Es ist nicht nötig, dies einem Jugendlichen wie Julian vorzugeben: Wir sehen, wie er selbst dahin kommt. Jugendliche haben ein besonderes Auge für außergewöhnliche Menschen oder Menschengruppen, für Außenseiter, für Benachteiligte, Gestrauchelte, natürlich auch für Stars. Albert Schweitzer als Vorbild ist out. Aber dass Madonna Kinder adoptiert, kann Interesse wecken. Jugendliche können sehr wohl ein großes Interesse an der Individualität des Anderen haben, solange es nicht der Vater, die Mutter, Tante Erna oder der Lehrer sind. Diese werden in ihrer Rolle als Vertreter überkommener Normen gesehen (und meist sind sie das ja auch). Sie suchen eine Antwort auf ihre Frage »Wer bin ich?« bei außergewöhnlichen Menschen. Die eigene Individualität brütet man ja nicht im stillen Kämmerlein aus (auch wenn der eine oder andere, überfordert oder tief verletzt und unverstanden zu Hause am PC versinkend, darauf hofft). Individualität entwickelt sich in einem Prozess der Aneignung, das heißt der Auseinandersetzung mit dem eigenen und fremden Lebenskontexten.

Aneignung und Auseinandersetzung heißt nicht: einfach übernehmen, heißt nicht Anpassung oder gar Unterordnung. Aneignung bedeutet: Ich mache mir das, was ich erlebe, was ich finde, zu Eigen, also zu meinem Eigenen. Ich verwandle es mir an und verwandle es dadurch. Die so verstandene Aneignung ist ein Bildungsprozess im elementarsten Sinne. Es darf offen bleiben, wie individuell das Ergebnis am Ende sein wird. Einen definierbaren Schlusspunkt dieser Entwicklung gibt es nicht. Natürlich beruhigt sich im Erwachsenenalter dieses Thema. Aber das heißt ja nicht, dass es erledigt ist.

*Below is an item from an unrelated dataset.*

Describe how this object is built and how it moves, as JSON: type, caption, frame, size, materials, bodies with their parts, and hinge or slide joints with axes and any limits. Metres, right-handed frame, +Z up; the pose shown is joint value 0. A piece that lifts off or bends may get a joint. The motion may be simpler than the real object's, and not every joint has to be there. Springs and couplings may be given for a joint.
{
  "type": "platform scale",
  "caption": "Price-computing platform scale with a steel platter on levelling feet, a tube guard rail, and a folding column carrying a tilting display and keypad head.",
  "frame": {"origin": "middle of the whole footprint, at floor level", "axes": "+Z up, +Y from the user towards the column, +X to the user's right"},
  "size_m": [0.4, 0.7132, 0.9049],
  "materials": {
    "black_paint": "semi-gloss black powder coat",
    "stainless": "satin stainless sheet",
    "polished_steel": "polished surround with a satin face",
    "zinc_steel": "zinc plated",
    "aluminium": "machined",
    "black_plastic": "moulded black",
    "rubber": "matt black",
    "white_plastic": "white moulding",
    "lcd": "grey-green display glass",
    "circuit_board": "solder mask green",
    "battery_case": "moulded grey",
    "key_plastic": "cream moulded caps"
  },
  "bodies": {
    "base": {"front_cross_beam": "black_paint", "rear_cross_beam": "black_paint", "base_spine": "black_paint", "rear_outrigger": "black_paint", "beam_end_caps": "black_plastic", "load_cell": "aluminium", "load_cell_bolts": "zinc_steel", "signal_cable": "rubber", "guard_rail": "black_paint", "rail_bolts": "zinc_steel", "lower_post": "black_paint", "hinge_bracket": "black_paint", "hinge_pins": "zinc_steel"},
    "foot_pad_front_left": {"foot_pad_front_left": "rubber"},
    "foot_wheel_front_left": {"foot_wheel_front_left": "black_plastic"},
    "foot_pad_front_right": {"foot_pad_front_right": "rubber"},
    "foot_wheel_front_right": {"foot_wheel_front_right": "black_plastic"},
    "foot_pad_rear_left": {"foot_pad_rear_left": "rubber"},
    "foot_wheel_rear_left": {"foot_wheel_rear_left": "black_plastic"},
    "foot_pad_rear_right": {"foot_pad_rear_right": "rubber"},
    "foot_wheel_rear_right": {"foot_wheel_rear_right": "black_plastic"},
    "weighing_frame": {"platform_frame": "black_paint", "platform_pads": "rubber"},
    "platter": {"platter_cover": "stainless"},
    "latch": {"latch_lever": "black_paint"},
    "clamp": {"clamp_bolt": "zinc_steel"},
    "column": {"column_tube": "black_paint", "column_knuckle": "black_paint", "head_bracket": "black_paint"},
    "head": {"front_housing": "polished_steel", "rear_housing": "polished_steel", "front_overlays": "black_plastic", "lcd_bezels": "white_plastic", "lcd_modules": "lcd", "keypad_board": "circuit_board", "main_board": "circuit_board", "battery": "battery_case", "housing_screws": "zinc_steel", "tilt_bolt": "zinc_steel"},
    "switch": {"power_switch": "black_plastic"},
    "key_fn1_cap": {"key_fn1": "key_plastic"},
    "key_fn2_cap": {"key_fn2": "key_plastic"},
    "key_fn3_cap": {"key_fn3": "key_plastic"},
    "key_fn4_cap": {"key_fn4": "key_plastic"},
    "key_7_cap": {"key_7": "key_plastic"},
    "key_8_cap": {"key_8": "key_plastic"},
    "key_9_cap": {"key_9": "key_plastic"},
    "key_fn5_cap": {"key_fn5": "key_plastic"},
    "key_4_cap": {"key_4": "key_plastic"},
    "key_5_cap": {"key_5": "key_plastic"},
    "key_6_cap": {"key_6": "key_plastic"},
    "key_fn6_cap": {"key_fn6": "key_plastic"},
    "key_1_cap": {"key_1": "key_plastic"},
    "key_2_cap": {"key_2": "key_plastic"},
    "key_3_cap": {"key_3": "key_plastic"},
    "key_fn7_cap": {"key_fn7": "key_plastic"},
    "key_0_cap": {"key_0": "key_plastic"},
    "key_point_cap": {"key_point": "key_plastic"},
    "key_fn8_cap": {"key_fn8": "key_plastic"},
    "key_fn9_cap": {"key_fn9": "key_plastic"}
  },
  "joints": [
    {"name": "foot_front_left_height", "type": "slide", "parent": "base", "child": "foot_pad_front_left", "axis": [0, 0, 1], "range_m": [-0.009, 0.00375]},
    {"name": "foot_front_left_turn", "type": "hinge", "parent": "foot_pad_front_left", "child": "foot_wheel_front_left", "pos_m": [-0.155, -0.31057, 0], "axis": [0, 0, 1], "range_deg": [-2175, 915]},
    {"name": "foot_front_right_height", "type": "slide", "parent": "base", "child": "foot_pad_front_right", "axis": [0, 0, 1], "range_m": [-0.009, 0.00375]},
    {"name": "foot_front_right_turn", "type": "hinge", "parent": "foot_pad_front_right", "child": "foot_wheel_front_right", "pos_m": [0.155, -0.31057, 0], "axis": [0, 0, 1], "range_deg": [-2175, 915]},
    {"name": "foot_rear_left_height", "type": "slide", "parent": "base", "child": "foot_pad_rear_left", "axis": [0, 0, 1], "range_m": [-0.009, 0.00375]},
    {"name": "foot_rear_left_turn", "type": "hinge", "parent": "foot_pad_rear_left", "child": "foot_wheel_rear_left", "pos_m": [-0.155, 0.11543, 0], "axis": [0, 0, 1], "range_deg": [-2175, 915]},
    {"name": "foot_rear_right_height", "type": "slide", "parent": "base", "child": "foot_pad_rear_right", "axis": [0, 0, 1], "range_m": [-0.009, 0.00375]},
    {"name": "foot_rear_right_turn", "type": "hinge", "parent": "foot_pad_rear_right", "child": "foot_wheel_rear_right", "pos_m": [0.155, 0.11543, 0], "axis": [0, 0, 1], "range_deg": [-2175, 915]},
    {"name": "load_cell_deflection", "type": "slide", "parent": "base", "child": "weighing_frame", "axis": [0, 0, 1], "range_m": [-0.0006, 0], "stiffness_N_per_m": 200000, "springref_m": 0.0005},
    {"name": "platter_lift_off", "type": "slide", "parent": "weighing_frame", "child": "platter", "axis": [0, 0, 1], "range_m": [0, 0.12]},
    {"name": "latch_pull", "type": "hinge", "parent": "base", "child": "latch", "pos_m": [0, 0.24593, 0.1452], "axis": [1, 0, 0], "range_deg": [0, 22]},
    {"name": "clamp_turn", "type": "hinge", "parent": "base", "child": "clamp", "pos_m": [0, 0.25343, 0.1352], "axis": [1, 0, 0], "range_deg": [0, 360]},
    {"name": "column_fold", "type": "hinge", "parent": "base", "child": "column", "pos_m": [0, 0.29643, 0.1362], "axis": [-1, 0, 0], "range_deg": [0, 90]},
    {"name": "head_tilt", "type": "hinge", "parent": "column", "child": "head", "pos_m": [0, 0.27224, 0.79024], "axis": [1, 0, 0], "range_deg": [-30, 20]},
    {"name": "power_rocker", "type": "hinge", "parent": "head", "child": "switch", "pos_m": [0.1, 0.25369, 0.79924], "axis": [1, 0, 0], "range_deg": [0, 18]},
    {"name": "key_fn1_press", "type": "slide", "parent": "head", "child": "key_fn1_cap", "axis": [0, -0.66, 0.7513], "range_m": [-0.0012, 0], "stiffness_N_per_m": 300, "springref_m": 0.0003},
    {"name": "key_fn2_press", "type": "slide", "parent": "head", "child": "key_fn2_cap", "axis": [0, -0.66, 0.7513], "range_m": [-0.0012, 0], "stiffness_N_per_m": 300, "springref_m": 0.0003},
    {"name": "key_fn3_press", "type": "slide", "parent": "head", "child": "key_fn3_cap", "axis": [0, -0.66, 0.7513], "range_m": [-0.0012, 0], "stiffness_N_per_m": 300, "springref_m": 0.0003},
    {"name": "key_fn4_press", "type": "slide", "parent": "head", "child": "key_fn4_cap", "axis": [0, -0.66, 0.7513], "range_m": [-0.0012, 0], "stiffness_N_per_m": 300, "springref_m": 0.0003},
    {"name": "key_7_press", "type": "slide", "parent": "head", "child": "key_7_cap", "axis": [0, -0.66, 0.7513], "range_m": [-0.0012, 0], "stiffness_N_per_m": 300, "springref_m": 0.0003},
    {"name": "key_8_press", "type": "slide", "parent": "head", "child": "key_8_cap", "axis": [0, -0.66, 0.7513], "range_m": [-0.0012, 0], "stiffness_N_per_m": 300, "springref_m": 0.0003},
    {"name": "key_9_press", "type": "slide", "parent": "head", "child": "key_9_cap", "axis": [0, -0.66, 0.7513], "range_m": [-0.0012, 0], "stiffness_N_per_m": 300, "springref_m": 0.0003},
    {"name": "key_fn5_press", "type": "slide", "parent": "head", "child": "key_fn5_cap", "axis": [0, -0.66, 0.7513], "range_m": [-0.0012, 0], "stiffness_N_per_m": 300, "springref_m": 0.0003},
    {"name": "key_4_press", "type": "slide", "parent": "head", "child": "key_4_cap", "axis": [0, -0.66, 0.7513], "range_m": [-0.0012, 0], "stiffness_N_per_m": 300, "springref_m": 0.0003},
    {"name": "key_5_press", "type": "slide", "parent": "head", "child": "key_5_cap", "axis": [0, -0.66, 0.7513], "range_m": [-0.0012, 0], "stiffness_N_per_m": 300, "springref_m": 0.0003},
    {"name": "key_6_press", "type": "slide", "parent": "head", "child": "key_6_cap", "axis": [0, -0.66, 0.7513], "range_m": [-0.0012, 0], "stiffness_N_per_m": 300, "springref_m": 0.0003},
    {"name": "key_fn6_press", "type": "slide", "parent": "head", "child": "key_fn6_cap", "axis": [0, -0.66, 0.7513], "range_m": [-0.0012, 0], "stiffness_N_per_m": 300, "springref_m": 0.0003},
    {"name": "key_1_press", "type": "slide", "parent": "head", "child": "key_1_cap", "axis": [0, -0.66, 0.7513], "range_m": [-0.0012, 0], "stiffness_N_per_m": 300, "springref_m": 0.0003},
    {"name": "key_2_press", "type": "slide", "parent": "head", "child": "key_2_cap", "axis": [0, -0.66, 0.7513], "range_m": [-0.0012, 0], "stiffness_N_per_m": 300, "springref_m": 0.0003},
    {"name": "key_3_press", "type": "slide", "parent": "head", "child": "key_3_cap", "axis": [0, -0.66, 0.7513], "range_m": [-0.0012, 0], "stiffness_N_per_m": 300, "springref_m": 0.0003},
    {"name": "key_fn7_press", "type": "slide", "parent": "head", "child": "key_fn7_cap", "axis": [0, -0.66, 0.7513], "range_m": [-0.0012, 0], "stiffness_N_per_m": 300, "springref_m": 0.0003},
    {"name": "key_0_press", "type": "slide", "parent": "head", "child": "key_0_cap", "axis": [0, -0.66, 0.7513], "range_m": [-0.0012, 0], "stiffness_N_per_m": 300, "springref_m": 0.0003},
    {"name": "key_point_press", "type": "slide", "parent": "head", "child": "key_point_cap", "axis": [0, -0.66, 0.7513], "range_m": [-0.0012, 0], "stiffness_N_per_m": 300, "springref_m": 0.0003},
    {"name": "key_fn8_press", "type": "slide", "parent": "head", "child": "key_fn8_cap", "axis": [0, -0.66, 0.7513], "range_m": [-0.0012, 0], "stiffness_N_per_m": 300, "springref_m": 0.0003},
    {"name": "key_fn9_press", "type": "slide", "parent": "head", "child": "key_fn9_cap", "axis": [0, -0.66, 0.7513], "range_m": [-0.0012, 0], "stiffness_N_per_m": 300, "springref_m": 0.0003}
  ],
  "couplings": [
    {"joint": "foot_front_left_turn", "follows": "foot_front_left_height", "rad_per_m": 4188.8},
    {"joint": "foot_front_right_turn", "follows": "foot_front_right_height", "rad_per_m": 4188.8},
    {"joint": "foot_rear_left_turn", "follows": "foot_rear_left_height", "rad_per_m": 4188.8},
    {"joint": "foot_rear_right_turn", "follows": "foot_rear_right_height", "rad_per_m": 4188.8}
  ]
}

Soziales entsteht durch Interesse am Anderen

Nur indem wir zum Jugendlichen hin einen kommunikativen Raum eröffnen, werden wir ihn bei seiner Suche unterstützen können. Es kommt dabei nicht auf unsere ungefragte Zustimmung oder Kritik an. Es kommt darauf an, dass wir als Erwachsene das Gespräch eröffnen und aufrechterhalten. Wir leben damit etwas von dem, was wohl Ziel dieser biographischen Entwicklungsphase ist: Das Soziale wird in Zukunft nur durch das Interesse an der Andersheit des Anderen entstehen. Es wird immer weniger aus dem Zusammenklang der Interessen, Meinungen und Empfindungen entstehen. Interesse an der Andersheit des Anderen ist mehr und ist etwas Anderes als Toleranz. Ich muss nicht tolerant sein mit einem Jugendlichen, dessen kreischende Musik mich nervt. Aber ich muss ein Interesse dafür entwickeln, was diese Art Musik für ihn bedeutet. Auch ein solches Gespräch lebt vom Fragen und Zuhören und nicht davon, dass man als Erwachsener gleich seine Meinung zum Besten gibt oder dem Jugendlichen etwas beibiegen möchte.

In dem skizzierten Aneignungsprozess verändert sich auch die Gemeinschaft. Je offener sie dafür ist, umso mehr kann Individualität sich herauskristallisieren. Und je mehr Individualität sich herauskristallisieren kann, umso mehr wird die Gemeinschaft sich wandeln können. Sprechen wir also Jugendlichen die Verantwortungsbereitschaft für das Soziale nicht ab, nur weil sie keine Lust haben, den Müll runterzutragen. Jugendliche suchen Grenzerfahrungen, Grenzwertiges, suchen die Herausforderung, suchen das Andere, Ungewöhnliche, um in der Auseinandersetzung damit das Eigene bilden zu können. Wir sollten ihnen mehr beim Suchen helfen als beim Finden.